The indentation recovery of polymer surfaces has been widely studied in the past decades [23]. The evaluation of indentation topography enables a definitive evaluation of the indentation hardness characterization of polymers and a quantitative determination of the viscoelastic recovery at deformed surfaces. Yanhuai Ding et al. discussed the time-dependent viscoelastic recovery of indentations on a polymethyl methacrylate surface [24]. A simple Kelvin model was employed to predict the indentation recovery. As shown in Figure 5a, the inverse AFM images clearly demonstrate the morphology changes of indentations on the PI@GO surface with increasing recovery time. The residual indentation depth was measured using a sharp AFM tip and is summarized in Figure 5b. A nonlinear dependence between the residual indentation depth and time can be observed.

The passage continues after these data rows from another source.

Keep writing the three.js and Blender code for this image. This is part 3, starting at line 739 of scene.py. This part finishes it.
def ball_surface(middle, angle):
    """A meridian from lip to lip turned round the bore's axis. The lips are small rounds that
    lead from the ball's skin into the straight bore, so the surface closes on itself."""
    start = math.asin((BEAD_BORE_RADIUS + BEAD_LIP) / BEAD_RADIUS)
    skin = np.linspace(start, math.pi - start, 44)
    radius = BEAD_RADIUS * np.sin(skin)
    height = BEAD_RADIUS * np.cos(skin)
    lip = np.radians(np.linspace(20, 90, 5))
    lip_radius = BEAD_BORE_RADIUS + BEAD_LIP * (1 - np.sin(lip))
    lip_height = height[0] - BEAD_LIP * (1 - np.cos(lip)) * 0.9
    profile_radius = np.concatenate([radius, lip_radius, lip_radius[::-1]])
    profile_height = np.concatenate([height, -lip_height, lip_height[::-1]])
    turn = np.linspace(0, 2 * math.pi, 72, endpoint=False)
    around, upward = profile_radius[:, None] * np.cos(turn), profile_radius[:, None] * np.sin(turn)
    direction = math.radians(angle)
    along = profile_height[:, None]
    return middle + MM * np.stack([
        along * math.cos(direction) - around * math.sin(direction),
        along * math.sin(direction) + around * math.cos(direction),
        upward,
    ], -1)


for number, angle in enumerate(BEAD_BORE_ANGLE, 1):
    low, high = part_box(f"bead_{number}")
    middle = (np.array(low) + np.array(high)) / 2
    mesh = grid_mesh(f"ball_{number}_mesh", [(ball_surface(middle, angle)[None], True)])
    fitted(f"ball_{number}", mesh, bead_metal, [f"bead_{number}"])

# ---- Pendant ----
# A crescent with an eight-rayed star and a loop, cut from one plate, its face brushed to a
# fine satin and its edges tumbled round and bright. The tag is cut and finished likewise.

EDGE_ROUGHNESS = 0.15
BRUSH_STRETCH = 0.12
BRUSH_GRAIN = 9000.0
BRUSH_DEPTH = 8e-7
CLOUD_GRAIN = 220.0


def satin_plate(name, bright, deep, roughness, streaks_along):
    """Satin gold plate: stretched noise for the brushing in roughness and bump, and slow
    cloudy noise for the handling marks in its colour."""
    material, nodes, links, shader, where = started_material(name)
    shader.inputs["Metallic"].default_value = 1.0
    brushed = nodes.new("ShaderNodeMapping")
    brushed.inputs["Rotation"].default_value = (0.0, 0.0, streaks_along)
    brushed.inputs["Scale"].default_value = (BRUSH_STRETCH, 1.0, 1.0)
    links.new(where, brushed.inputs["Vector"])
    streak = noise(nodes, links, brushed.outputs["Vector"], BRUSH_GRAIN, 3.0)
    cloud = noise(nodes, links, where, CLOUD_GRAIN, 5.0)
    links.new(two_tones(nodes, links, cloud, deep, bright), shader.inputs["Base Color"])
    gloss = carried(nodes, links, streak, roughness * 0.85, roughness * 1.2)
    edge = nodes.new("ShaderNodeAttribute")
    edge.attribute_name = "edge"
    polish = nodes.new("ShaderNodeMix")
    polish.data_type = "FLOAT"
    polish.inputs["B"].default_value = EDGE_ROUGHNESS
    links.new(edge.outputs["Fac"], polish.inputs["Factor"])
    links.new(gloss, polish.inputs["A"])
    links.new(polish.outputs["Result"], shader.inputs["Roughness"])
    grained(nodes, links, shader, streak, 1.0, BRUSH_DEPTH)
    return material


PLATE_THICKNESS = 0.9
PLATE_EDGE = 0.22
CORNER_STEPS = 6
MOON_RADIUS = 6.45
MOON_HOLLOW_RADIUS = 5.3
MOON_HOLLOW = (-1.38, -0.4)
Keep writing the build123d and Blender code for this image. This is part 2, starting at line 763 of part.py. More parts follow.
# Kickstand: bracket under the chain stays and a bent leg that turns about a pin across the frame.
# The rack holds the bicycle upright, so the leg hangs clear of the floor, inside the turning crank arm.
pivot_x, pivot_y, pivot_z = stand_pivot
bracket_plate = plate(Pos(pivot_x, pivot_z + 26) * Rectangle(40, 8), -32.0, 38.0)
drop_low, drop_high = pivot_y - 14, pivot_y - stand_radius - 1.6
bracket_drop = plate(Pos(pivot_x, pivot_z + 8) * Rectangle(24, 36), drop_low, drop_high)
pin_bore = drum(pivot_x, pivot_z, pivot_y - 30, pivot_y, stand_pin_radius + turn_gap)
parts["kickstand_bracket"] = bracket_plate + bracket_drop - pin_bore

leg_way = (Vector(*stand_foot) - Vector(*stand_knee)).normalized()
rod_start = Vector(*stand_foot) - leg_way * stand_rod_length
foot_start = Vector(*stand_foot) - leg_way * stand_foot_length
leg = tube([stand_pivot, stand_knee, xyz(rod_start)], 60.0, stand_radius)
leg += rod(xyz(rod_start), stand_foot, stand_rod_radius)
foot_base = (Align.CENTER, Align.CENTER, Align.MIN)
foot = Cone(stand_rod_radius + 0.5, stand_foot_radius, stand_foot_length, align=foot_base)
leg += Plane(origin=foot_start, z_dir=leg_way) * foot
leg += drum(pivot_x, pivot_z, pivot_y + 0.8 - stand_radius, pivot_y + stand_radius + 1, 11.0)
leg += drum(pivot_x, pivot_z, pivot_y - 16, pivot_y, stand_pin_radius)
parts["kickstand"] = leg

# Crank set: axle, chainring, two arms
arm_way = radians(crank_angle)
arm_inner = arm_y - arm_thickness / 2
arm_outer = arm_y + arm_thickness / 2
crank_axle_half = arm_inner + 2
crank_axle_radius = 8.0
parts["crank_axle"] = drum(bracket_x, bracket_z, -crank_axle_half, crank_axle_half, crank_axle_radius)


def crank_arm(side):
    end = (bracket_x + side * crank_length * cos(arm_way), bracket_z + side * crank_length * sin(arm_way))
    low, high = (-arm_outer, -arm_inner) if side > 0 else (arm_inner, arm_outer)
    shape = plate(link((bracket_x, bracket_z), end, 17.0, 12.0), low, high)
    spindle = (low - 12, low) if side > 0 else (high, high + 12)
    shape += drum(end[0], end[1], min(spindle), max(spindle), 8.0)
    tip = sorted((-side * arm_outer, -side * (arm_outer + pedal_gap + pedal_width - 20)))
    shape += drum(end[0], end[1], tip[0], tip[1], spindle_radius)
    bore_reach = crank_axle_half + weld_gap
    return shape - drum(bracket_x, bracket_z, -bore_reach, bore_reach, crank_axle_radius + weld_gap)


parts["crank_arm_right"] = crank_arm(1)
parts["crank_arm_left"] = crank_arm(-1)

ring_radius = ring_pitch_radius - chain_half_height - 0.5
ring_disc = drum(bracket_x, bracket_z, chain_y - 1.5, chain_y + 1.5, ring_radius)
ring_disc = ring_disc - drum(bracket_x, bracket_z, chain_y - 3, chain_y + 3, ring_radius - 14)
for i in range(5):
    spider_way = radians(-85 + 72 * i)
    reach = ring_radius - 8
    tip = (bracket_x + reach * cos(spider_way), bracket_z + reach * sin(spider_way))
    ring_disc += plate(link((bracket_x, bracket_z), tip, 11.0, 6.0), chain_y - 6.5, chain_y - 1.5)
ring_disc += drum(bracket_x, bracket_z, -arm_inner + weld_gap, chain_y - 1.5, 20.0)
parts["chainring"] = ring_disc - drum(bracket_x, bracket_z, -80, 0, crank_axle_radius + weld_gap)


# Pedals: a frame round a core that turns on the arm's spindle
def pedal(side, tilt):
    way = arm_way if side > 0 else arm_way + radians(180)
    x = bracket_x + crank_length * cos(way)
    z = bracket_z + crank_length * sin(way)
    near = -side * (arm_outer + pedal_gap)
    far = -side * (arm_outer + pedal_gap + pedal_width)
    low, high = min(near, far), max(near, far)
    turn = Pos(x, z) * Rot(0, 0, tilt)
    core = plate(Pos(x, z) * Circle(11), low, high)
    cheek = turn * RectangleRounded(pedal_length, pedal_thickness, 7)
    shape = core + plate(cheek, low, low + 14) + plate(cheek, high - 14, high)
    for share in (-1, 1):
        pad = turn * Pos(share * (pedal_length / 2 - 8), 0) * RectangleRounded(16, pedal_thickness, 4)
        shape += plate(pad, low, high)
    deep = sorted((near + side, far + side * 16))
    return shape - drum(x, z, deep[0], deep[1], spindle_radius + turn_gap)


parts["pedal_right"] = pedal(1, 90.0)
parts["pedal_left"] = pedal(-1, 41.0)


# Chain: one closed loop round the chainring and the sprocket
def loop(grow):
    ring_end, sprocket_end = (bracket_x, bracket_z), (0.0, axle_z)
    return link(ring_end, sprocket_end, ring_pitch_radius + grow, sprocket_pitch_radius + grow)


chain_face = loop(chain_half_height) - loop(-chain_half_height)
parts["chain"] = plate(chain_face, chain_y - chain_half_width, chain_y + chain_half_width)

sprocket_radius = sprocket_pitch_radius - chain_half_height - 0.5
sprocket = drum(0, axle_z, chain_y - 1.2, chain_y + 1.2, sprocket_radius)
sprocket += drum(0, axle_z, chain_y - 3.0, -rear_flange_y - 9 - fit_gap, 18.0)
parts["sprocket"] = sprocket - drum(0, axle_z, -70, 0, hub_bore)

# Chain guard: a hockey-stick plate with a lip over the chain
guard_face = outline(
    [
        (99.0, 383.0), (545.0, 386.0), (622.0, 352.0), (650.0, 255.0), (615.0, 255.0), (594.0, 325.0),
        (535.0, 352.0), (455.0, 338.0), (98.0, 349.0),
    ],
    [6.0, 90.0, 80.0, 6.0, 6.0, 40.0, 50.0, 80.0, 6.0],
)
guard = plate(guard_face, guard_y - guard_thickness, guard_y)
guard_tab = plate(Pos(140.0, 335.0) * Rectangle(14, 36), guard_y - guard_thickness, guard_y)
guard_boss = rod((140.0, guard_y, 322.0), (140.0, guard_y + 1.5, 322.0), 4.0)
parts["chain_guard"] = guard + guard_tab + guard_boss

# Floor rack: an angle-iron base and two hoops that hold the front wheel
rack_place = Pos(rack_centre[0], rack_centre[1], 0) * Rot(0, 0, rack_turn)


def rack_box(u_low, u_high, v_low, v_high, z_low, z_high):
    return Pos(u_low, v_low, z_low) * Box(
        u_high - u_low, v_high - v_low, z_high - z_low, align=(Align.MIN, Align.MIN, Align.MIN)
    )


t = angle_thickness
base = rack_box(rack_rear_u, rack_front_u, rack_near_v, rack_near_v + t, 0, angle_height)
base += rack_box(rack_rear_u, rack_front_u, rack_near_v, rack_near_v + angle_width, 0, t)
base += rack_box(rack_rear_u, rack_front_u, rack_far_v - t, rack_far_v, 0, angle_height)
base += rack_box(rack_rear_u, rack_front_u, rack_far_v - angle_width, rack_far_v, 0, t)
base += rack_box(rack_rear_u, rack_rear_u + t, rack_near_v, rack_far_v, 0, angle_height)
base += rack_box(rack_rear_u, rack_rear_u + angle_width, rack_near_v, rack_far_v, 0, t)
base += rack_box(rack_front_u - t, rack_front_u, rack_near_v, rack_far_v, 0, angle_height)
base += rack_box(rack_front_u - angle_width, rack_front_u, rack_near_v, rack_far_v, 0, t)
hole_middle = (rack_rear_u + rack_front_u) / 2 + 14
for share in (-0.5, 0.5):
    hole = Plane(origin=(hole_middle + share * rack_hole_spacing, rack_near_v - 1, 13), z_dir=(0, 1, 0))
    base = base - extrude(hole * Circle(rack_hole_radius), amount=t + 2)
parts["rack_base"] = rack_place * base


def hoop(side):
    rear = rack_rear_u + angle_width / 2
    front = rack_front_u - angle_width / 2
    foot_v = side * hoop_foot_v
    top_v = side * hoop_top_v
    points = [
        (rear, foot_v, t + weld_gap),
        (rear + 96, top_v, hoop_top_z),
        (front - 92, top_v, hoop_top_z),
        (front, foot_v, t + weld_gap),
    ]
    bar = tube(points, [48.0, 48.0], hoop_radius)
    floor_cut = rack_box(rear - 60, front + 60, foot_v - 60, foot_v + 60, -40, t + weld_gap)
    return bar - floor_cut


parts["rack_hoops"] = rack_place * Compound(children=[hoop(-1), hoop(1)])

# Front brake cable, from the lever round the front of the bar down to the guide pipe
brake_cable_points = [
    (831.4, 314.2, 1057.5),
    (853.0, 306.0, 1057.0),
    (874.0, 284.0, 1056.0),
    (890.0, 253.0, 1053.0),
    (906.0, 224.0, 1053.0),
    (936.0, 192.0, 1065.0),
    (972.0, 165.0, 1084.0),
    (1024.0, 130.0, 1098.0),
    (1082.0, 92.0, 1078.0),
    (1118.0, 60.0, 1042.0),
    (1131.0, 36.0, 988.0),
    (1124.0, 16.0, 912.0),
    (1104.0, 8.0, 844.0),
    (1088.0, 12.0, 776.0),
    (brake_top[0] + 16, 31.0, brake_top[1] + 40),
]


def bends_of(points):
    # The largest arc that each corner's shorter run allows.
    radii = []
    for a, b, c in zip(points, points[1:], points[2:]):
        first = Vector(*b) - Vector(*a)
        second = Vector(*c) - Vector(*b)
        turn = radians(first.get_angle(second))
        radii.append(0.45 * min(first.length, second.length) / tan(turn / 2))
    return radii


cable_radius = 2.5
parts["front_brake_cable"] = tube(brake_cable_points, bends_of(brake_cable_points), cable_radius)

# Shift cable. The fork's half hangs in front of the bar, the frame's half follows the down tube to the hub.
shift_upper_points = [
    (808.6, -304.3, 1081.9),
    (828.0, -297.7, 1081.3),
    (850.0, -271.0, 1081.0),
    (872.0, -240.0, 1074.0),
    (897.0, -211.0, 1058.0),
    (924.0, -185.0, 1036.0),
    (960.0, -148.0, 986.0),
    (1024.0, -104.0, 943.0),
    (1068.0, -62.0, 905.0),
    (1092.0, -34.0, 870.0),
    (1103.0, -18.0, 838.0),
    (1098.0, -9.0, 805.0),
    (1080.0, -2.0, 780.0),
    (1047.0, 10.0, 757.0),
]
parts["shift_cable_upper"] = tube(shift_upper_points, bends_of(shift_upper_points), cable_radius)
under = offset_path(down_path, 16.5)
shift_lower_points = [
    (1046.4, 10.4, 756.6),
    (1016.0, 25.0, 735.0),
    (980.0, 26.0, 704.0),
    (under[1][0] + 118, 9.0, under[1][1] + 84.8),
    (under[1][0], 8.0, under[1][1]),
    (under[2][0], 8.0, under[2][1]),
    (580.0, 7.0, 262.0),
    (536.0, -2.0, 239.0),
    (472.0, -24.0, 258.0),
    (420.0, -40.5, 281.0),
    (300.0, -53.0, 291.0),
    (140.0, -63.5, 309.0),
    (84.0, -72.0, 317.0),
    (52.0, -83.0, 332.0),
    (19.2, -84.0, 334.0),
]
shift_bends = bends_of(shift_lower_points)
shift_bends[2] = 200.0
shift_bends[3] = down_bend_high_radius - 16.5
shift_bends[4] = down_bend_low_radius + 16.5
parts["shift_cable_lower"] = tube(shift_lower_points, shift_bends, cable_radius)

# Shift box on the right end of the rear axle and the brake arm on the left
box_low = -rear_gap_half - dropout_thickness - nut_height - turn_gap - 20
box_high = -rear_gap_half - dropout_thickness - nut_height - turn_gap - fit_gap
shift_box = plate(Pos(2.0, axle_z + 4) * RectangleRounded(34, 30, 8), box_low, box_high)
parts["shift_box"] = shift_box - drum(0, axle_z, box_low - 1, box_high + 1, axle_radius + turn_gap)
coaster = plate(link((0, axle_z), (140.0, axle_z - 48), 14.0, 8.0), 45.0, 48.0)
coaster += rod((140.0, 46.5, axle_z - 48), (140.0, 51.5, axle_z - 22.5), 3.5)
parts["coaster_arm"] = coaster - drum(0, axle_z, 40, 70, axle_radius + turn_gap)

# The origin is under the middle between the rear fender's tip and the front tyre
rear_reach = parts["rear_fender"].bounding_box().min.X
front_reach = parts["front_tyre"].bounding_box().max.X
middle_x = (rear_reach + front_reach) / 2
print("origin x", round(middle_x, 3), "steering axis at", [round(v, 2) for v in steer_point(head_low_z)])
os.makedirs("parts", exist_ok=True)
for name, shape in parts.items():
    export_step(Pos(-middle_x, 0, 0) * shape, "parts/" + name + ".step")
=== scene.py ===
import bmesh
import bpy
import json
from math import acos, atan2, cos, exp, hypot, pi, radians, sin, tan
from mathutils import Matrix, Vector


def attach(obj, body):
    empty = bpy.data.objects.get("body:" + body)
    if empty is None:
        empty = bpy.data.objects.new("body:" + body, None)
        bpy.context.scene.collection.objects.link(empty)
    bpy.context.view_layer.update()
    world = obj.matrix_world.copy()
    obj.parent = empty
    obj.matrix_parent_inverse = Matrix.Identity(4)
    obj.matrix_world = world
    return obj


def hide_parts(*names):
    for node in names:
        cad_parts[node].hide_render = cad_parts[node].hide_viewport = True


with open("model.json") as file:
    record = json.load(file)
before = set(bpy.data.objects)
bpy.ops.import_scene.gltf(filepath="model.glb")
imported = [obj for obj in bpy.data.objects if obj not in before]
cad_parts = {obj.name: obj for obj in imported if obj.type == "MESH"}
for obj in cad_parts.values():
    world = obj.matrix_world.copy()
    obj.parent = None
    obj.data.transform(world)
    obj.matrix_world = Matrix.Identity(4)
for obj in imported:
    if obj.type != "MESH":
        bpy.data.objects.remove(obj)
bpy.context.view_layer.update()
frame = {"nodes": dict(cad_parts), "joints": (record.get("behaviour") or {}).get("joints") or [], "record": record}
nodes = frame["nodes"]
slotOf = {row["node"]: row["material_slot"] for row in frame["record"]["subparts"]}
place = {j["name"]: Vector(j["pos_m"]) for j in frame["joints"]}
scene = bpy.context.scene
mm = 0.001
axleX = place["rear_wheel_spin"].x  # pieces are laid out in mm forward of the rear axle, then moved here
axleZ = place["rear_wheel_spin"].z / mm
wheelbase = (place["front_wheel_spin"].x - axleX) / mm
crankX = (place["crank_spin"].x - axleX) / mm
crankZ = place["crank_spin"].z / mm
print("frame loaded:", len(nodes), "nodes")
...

The recovery rate decreased dramatically over time. After several hours, the residual depth remained virtually unchanged, which is well known as the plastic deformation. By comparison, PI@GO composites show a higher recovery rate than does PI, which can be ascribed to the excellent mechanical properties of the additives. The imbedding of GO sheets in the polymer matrix accelerated the indentation recovery by releasing the deformation energy [25]. The results indicate that two-dimensional nanomaterials can boost the indentation recovery due to their unique morphological characteristics.

4. Conclusions

In summary, the nanoscale hardness and elastic modulus of PI@GO composites were characterized by way of AFM nanoindentation. The indentation recovery of the PI@GO surface was measured compared with that of raw PI. The results show that the hardness and elastic modulus of the PI are enhanced by the addition of GO. The imbedded GO sheets in the polymer matrix accelerate the indentation recovery by releasing the deformation energy. This work demonstrates that 2D nanomaterials can improve the self-healing performance of polymer composites.